Et ces gens-là, il n’y en a pas un sur cent pour leur résister ?

 Peut-être…. Mais ce n’est pas pour cela que tous les descendants de Diogène dans son tonneau se trompent. Les opinions minoritaires sont parfois les bonnes. Je resterai isolé sur mon rocher, ou dans ma cabane à la fourche d’un chêne centenaire, tant que la tempête ne m’en délogera pas. Je ne suis pas une autruche. Je ne refuse pas de m’impliquer dans la vie de la cité. Je ne me considère pas comme un angelot au milieu des diables à queue fourchue. Je ne suis pas « au dessus de la mélée », attitude aristocratique que je méprise totalement, mais en dehors, cherchant une brèche dans laquelle m’engager. Tant mieux si d’autres réussissent à sauvegarder trois grenouilles dans un espace protégé « Natura 2000 » de vingt mètres carrés : j’aime bien les grenouilles. Que l’on me propose de me battre pour une réforme véritablement radicale de nos vies et je m’engagerai si j’en ai encore la force. Voyez combien je deviens raisonnable et responsable : je ne parle même plus de révolution mais de réforme radicale… Le terme « révolution » m’inquiète d’ailleurs un peu car il est employé à toutes les sauces. Les situations qui en découlent ont fait trop souvent le lit de gens qui, n’ayant plus besoin des autres et de leurs vociférations indignées, sont devenus d’honnêtes tribuns réformistes, ou des mégalomanes sanguinaires.
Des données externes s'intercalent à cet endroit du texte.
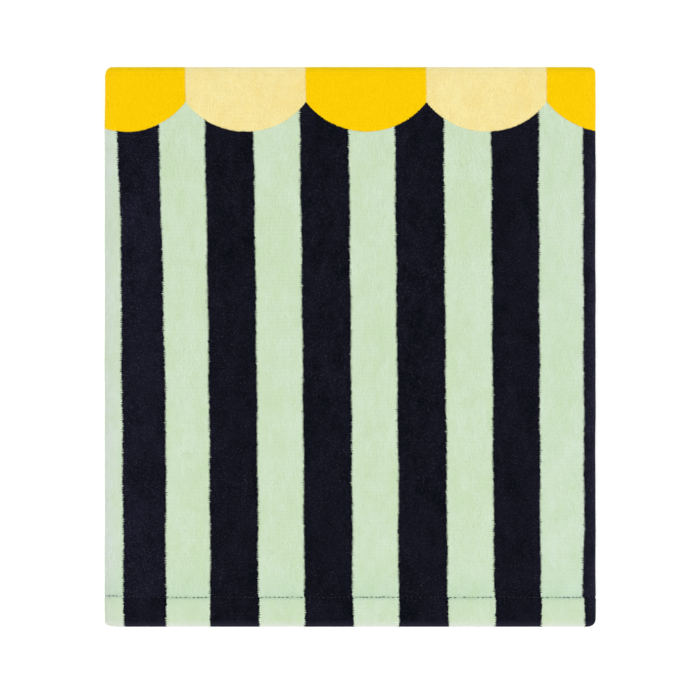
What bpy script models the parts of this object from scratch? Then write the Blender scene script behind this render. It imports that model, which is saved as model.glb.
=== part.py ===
"""A bath towel of sheared terry, folded and laid flat. Units are metres.

X runs across the towel, Y from its hemmed end to its folded end, and Z up from the surface it lies on.
The towel's long edges are turned in to its middle, which makes a strip of two layers. The strip is then
folded in three: its front third lies on top, goes round the far fold, lies underneath as the back third,
goes round the near fold, and ends inside as the middle third.
"""

import math

import bmesh
import bpy

MM = 0.001

# Driving sizes
FOLDED_WIDTH = 380 * MM
FOLDED_LENGTH = 434 * MM
CLOTH = 3.0 * MM  # one layer with its pile
SLIT = 0.3 * MM  # between a strip's two layers
GAP = 0.3 * MM  # between one strip, or one piece, and the next
HEM_DEPTH = 22.5 * MM  # from the near edge to the line of stitches
HEM_PUFF = 0.7 * MM  # how much thicker the turned cloth of the hem is
TURN_IN = 12 * MM  # how far the outer cloth goes in under its own side folds
CROWN = 1.6 * MM  # how far the middle of the top stands above its edges
NEAR_FOLD_INSET = 2.5 * MM  # how far the near fold lies inside the hem's edge
NEAR_TUCK = 15 * MM  # how far the outer cloth goes in past the near fold
MIDDLE_INSET = 2 * MM  # how much narrower the middle third is on each side
MIDDLE_STOPS = 5 * MM  # how far before the far fold the middle third ends
SELVAGE_GAP = 3 * MM  # between the two long edges where they meet, under the hem's middle
STRIP_ROOT = 0.75 * MM  # how far the middle third comes out of the block that it is joined to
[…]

Non, en fait, je ne veux simplement plus perdre ma vie, mon temps, à me battre pour des causes perdues d’avance. L’une des maximes qui me sert de ligne de conduite, c’est cette phrase magnifique d’Oscar Wilde : « la sagesse c’est d’avoir des rêves suffisamment grands pour ne pas les perdre de vue lorsqu’on les poursuit ». L’un des drames de cette société, c’est que les gens réalistes ont trop souvent égaré leurs rêves les plus fous (sous réserve qu’ils en aient eu un jour, car à 18 ans certains avaient déjà leur carte au Rotary club du coin). Vouloir changer le monde à 18 ans c’est bien ; conserver cet objectif tout au long de sa vie c’est encore mieux ; plus excitant en tout cas que de suivre la courbe descendante des profits de son plan épargne retraite… Je ne suis pas un vieil anar aigri par l’incapacité des masses à adhérer massivement à mes idées ; je suis au contraire convaincu que les choses iront mieux un jour, tant j’ai l’occasion de rencontrer aussi des gens passionnants… Ainsi parlait le vieil hibou sur sa branche… Ugh !

Post scriptum : quelques conversations avec des gens raisonnables rencontrés tout au long de l’hiver m’ont donné l’envie de pousser cette chansonnette. Ils sont bien gentils ; je les aime bien ; qu’ils continuent à vaquer à leurs occupations importantes, mais que l’on me laisse une ou deux demi-bouteilles d’oxygène pour entretenir mon utopie. Mieux vaut humour que morosité. Vous ne croyez pas ?

3 Comments so far...

SEb. Says:

26 avril 2013 at 12:38.

En voilà un de texte qui me fait particulièrement du bien, merci Paul 🙂

Erwan Says:

27 avril 2013 at 09:58.

Je ne change pas une virgule et je signe…

la Mère Castor Says:

23 mai 2013 at 17:48.

vieil hibou, j’ai du retard de lecture (je me régale à l’avance du billet sur Avicenne), mais je vous salue bien bas.